Redaksi Pewarta.co.id
Jumat, November 14, 2025
Perkecil teks Perbesar teks
![]() |
| Ilustrasi. Saldo digital di platform e-wallet. (Foto: Dok. Prostock-Studio) |
PEWARTA.CO.ID — Direktorat Jenderal Pajak (DJP) Kementerian Keuangan bakal memiliki kewenangan lebih luas untuk mengakses informasi keuangan masyarakat, termasuk saldo dompet digital dan rekening uang elektronik, mulai tahun 2026.
Kebijakan ini merupakan bagian dari pembaruan regulasi perpajakan agar selaras dengan standar transparansi keuangan internasional.
Rencana perluasan akses tersebut akan dituangkan dalam Peraturan Menteri Keuangan (PMK) baru yang menggantikan PMK Nomor 70/PMK.03/2017. Aturan anyar itu telah ditetapkan Dirjen Pajak Bimo Wijayanto pada 22 Oktober 2025.
Selain memperbarui struktur regulasi lama, aturan ini juga menjadi bukti komitmen Indonesia dalam kerja sama pertukaran informasi global.
Pemerintah sebelumnya telah menandatangani Addendum to the CRS MCAA pada 19 November 2024 sebagai bagian dari kesepakatan internasional antaryurisdiksi.
"Berisi komitmen Indonesia bersama negara/yurisdiksi penandatangan lainnya untuk mengimplementasikan AEOI CRS (Automatic Exchange of Information on Financial Account Common Reporting Standard) berdasarkan Amended CRS mulai tahun data 2026 yang akan dipertukarkan di 2027," dikutip dari pengumuman yang ditetapkan Dirjen Pajak Bimo Wijayanto.
DJP menjelaskan bahwa kebijakan ini merupakan tindak lanjut dari pembaruan standar yang dikeluarkan Organisation for Economic Co-Operation and Development (OECD). Dengan demikian, rekening digital dan uang elektronik pun masuk dalam daftar laporan keuangan yang wajib dibagikan.
"Penambahan cakupan rekening keuangan yang dilaporkan, meliputi: Produk Uang Elektronik Tertentu (Specified Electronic Money Products) dan Mata Uang Digital Bank Sentral (Central Bank Digital Currencies)," tutur DJP.
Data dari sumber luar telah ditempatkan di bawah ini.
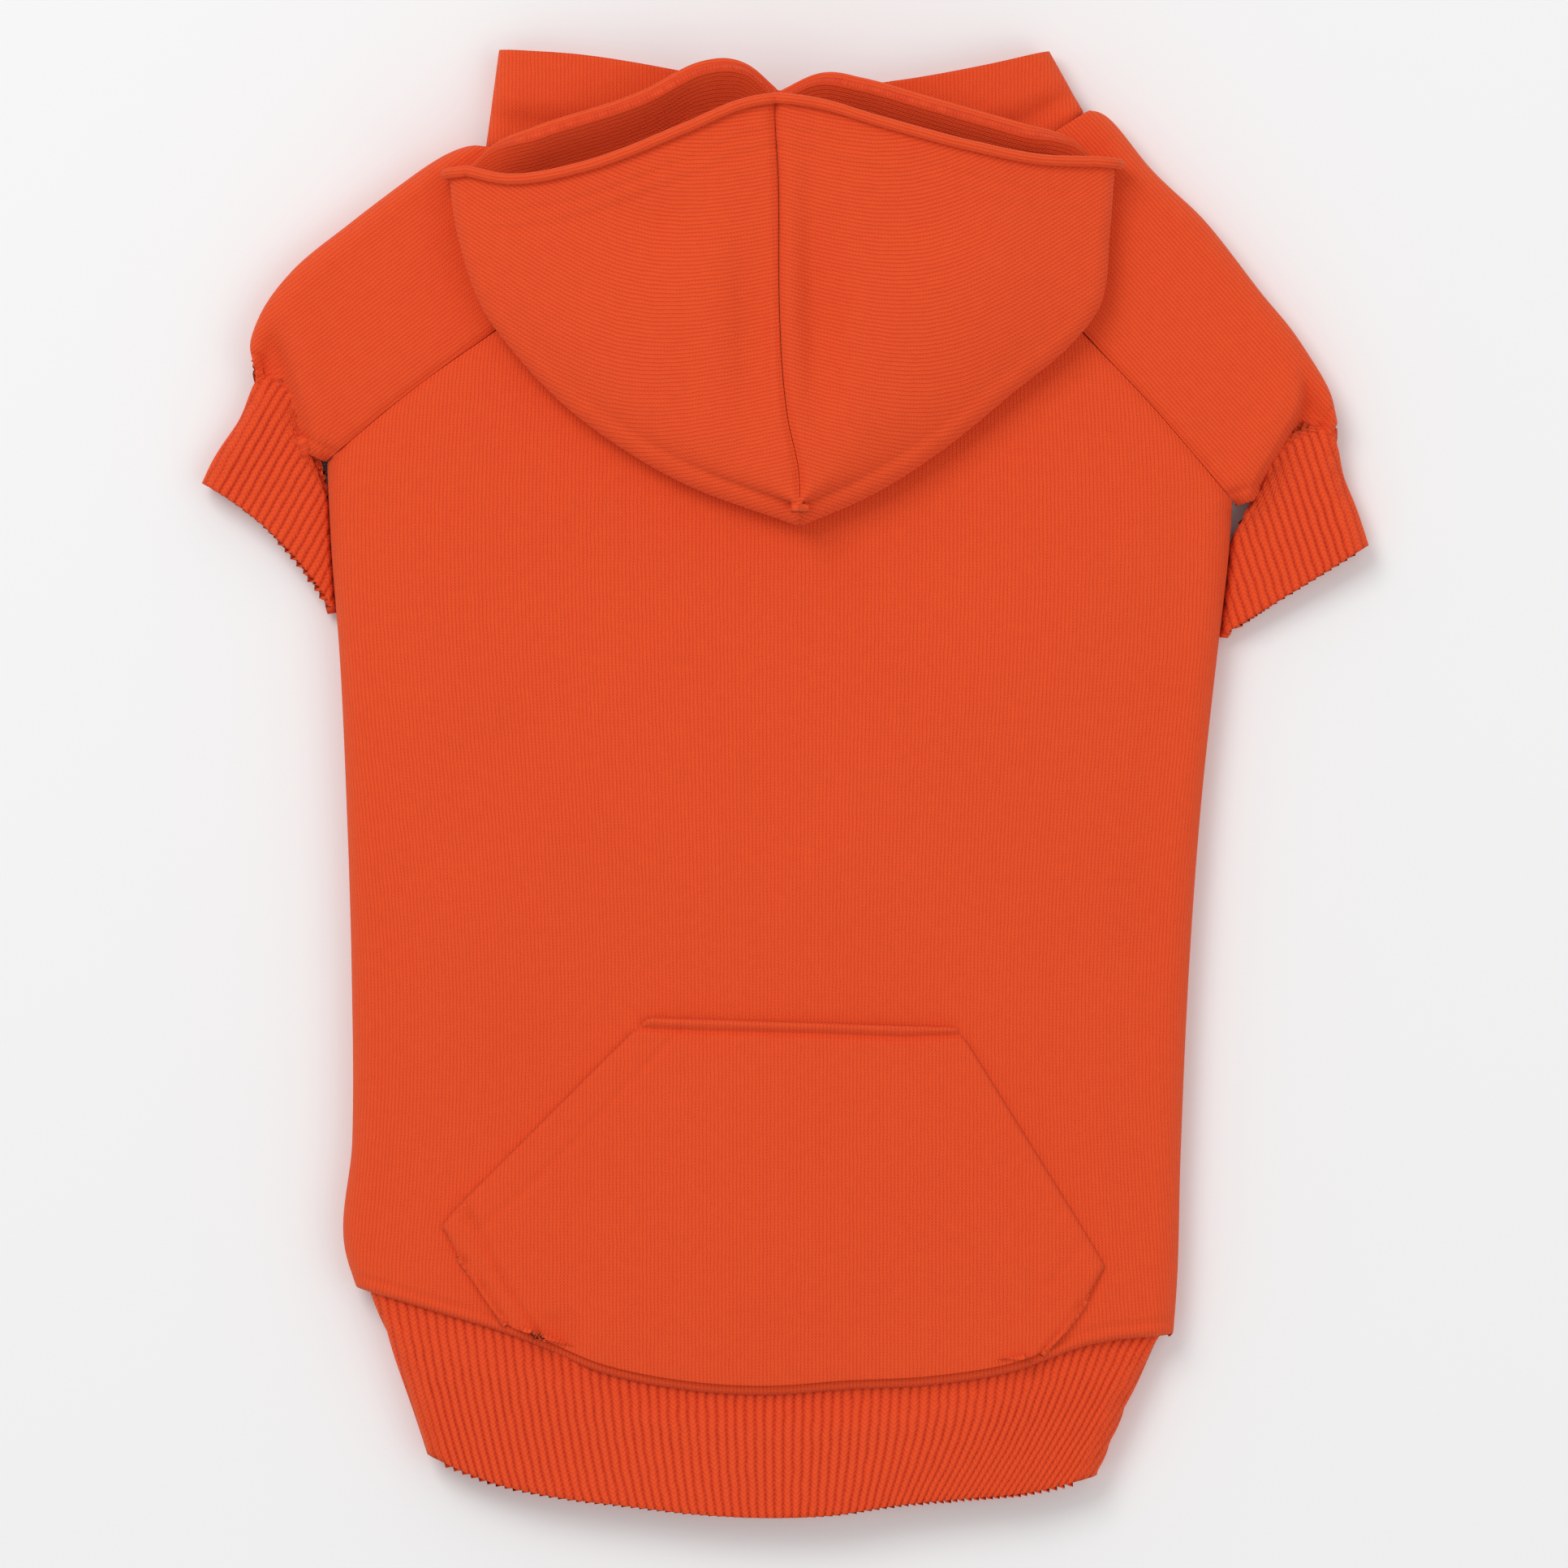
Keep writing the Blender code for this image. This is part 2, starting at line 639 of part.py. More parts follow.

Selain uang elektronik dan central bank digital currency (CBDC), DJP juga menambah aturan teknis untuk mencegah adanya pelaporan ganda antara mekanisme AEOI CRS dan Crypto-Asset Reporting Framework (CARF), mengingat semakin banyak masyarakat yang menggunakan instrumen aset digital.
Dalam pengumumannya, DJP menegaskan bahwa seluruh pihak terkait, mulai dari Lembaga Jasa Keuangan (LJK), Lembaga Jasa Keuangan Lainnya, hingga berbagai entitas finansial, diharapkan memanfaatkan waktu menjelang 2026 untuk menyesuaikan sistem mereka.
"Melalui pengumuman ini, Lembaga Jasa Keuangan, Lembaga Jasa Keuangan Lainnya, dan Entitas Lain diharapkan memiliki waktu yang memadai untuk melakukan identifikasi dan memenuhi kebutuhan dalam rangka pelaksanaan ketentuan Amended CRS," tulis DJP.
Apa itu CRS dan tujuannya?
Common Reporting Standard (CRS) merupakan standar internasional yang mengatur pertukaran informasi rekening keuangan secara otomatis antarnegara. Standar ini dikembangkan oleh OECD untuk meningkatkan transparansi finansial global.
Tujuan utamanya adalah memerangi penggelapan pajak lintas negara, sehingga otoritas pajak dapat mengetahui data rekening warga negara mereka yang disimpan di yurisdiksi lain.
Melalui mekanisme ini, lembaga keuangan diwajibkan mengumpulkan informasi tertentu dari pemilik rekening untuk kemudian dilaporkan kepada otoritas pajak domestik masing-masing.
Dengan diberlakukannya standar baru pada 2026, data keuangan digital masyarakat Indonesia, mulai dari saldo dompet digital hingga uang elektronik tertentu, akan menjadi bagian dari laporan wajib tersebut.